Up at 6am as we have a long walk, breakfast has been set up for us in the dining room, rain has stopped and blue skies are showing but still rather cold, about 10 degrees. I doubt the blue skies will last. Trish has agreed to drive us to Ballinafad so we can pick up the walk and continue on our way. Ballinafad is about 5 klms from Amber B & B. She has printed off some Google maps for us but we still manage to miss the first turnoff after the fenced ruins of the Ballinafad Castle. There are no road signs. We must keep laughing; we cannot lose our sense of humour, not this early in the walk. We trudge along the back road for a further 5 klms and finally decide to stop a farmer and ask if he could give us directions – a big mistake again. He tells us to continue to the t-intersection, past a certain house and then turn right to Keash and even though every instinct is telling us to turn left we decide the local would know best. Had we found Kesh on the map we may have asked someone else. We are now on the R295, a much busier road which also does not settle well with us but we continue. The pub and shop near Keash are not open and it is already 9am. The day is getting warmer and we are feeling it. The heaps of peat piled high are starting to appear in the boggy fields. We must ask some questions about how the peat “grows”. So fascinating. Different heaps are piled in different ways, some high piles and some not so high. We have also started to notice the green barb wire fencing. Is it green for Ireland? Boyle and Ballymote are 10 klms either way from the turnoff, also the Kingstone Holy Well and Toomour Abbey but as the sign has no distance marked we decide not to visit this time. The Toomour Old Abbey remains and Kings Grave looks interesting so we trudge up the mossy lane but are greeted at the gate by some small angry horses who do not want us to open the gate so again we decide against entering. A shame as the sign description looked interesting.
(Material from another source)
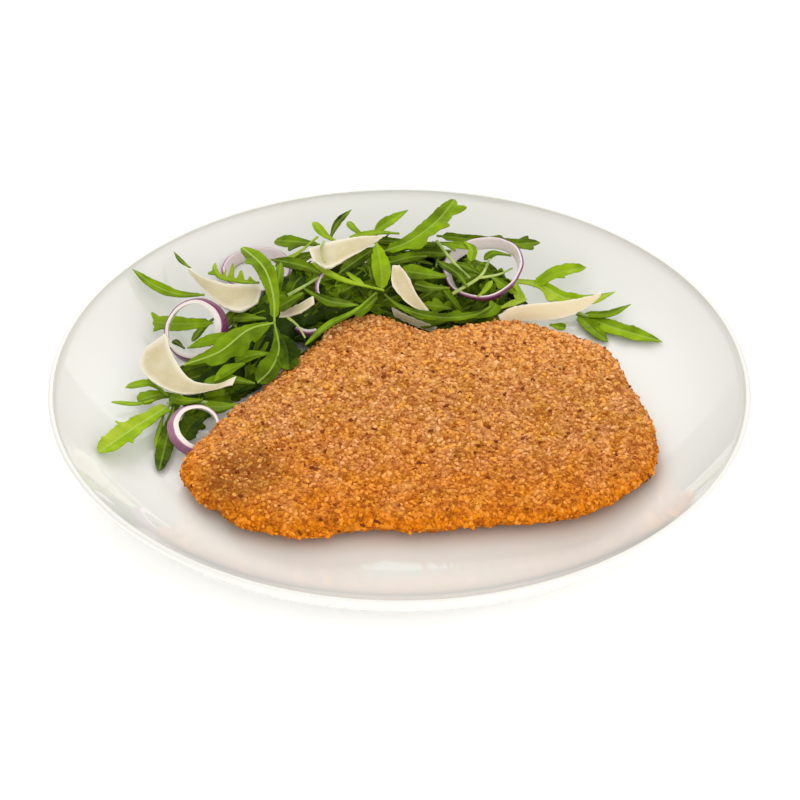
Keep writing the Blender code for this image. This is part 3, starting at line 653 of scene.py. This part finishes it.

Onto Keash, a town with absolutely nothing open so we stop off at the local school for directions. School did not commence until 9.30am and the principal and two teachers arrive 5 minutes before the bell is rung. The first teacher to arrive is a relief English teacher. The next teacher to arrive is a local but can give us no directions. Finally, the principal who is a local gives us directions to the next village, Culfudda. A quick toilet stop and directions and we are on our way to Culfadda, we have been assured there is a coffee and some shops there. Wrong information again – not a shop in sight so we find a table and chairs on the corner of the crossroads and we drink cold tea from Richard’s thermos and muesli bars. Light rain has started and we are still a long way from where we should be – we appear to be in the middle of nowhere. A local man advises us to walk towards Mullaghoe so we walk for a few hours. The fields are littered with black faced sheep and lambs and our first thatched roof house, “Cloonena Lodge”, so pretty. We are back in the County of Roscommon. We pass several old deserted ruins but as they are a distance off the road all we can do is look and take a photograph. The walk is hilly and we experience the lot – wind, rain and sun.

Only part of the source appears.